Rhondda Heritage Park: Lewis Merthyr closure service

Lewis Merthyr Colliery, 1933
Image caption Nine men died following an explosion at Lewis Merthyr in 1956

A remembrance service has been held to mark the 30th anniversary of the closure of pits at the heart of the former south Wales coalfield.

Saturday's event at Rhondda Heritage Park also saw a plaque unveiled as a lasting memorial to all those who lost their lives in mines across the area.

Nine men were killed at Lewis Merthyr 57 years ago following an explosion.

The Lewis Merthyr band and Cor Meibion Morlais also performed at the service.

Image caption Rhondda Cynon Taf mayor Anne Crimmings, the Reverend David Sheen, Chris Bryant MP, and Ivor England, Rhondda Heritage Park guide, with the plaque

Nicola Newhams, of Rhondda Heritage Park, said Lewis Merthyr Day was a highlight of the calendar, and this year was special.

Lewis Merthyr used to be one of five pits known as the Merthyr Consolidated Collieries. At their peak, in 1891, they employed about 5,000 workers producing almost one million tons of coal a year.

Until the 1950s the coal industry maintained a steady level of production and employment, but then saw a continuing decline.

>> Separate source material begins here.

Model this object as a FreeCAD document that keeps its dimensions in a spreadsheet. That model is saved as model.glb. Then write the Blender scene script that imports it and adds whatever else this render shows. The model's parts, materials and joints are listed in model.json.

Two years after the 1956 explosion Lewis Merthyr and the neighbouring Ty Mawr colliery merged but by July 1983, mining ceased.

The following year the miners' strike began and seven years later no productive colliery existed in the Rhondda.

Rhondda Cynon Taff mayor Anne Cummings unveiled the memorial plaque commissioned by the Friends of Rhondda Heritage Park.